Boosting is unarguably the most popular ensemble learning technique out there and is used in most ML competitions and state-of-the-art solutions. It has several types, and they all have proven extremely effective in various applications. The most used boosting algorithms are:
- LGBM (Light Gradient Boost)
- GBM (Gradient Boost)
- XGBM (Extreme Gradient Boost)
- CatBoost (Category Boosting)
- Ada Boost (Adaptive Boosting)
When it comes to stacking, it’s significantly different than bagging and boosting. Stacking involves every model being trained using a different algorithm or hyperparameter configuration. The results from all these models are combined to make a new dataset to prepare a meta-model to make the final predictions.
The predictions made by this technique are exceptionally reliable since it collects the data by different methods, therefore, making the projections far more reliable than any individual model. Nevertheless, this technique is expensive to compute and requires significant data since the models are stacked on top of each other.
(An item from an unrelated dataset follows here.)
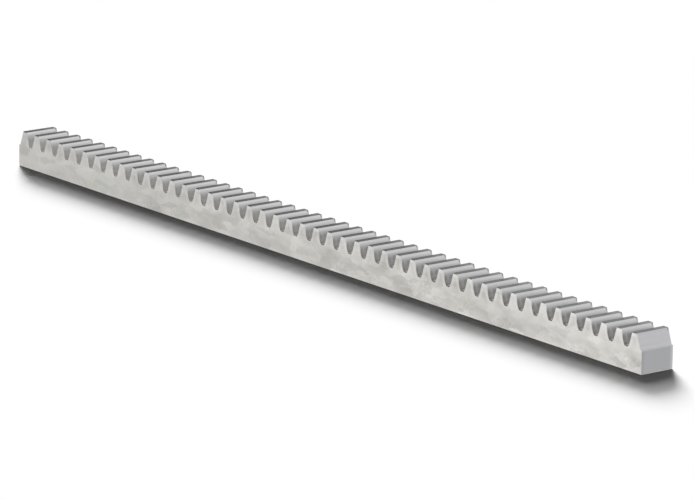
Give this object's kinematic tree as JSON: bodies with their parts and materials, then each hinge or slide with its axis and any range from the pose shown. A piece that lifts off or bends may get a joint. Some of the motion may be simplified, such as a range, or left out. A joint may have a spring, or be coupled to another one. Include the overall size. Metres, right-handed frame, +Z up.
{
  "type": "gear rack",
  "caption": "Straight gear rack: a square steel bar, zinc plated, with spur teeth milled across its top along its whole length.",
  "frame": {"origin": "middle of the base, on the floor plane, halfway along the bar", "axes": "+X along the bar, +Y across it towards the back face, +Z up from the base to the tooth tips"},
  "size_m": [0.5776, 0.022, 0.022],
  "materials": {
    "zinc_plated_steel": "satin"
  },
  "bodies": {
    "root": {"rack_bar": "zinc_plated_steel"}
  },
  "joints": []
}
Bagging vs Boosting vs Stacking
What is Ensemble Learning? Advantages and Disadvantages of Different Ensemble Models
How AI can be used in Decision making
To Sum Up
Ensemble learning techniques are powerful tools that help make accurate decisions using machine learning. Some simple methods like max voting and averaging are much easier to implement and can be used if you’re working with smaller datasets and simpler situations. However, when dealing with complex scenarios, you might need a little more sophisticated methods, the likes of which we’ve covered in our second section.
So, the choice between what type of technique you want to work with depends on the requirements of the problem at hand. Once you’ve done enough research, you can identify when to use which algorithm.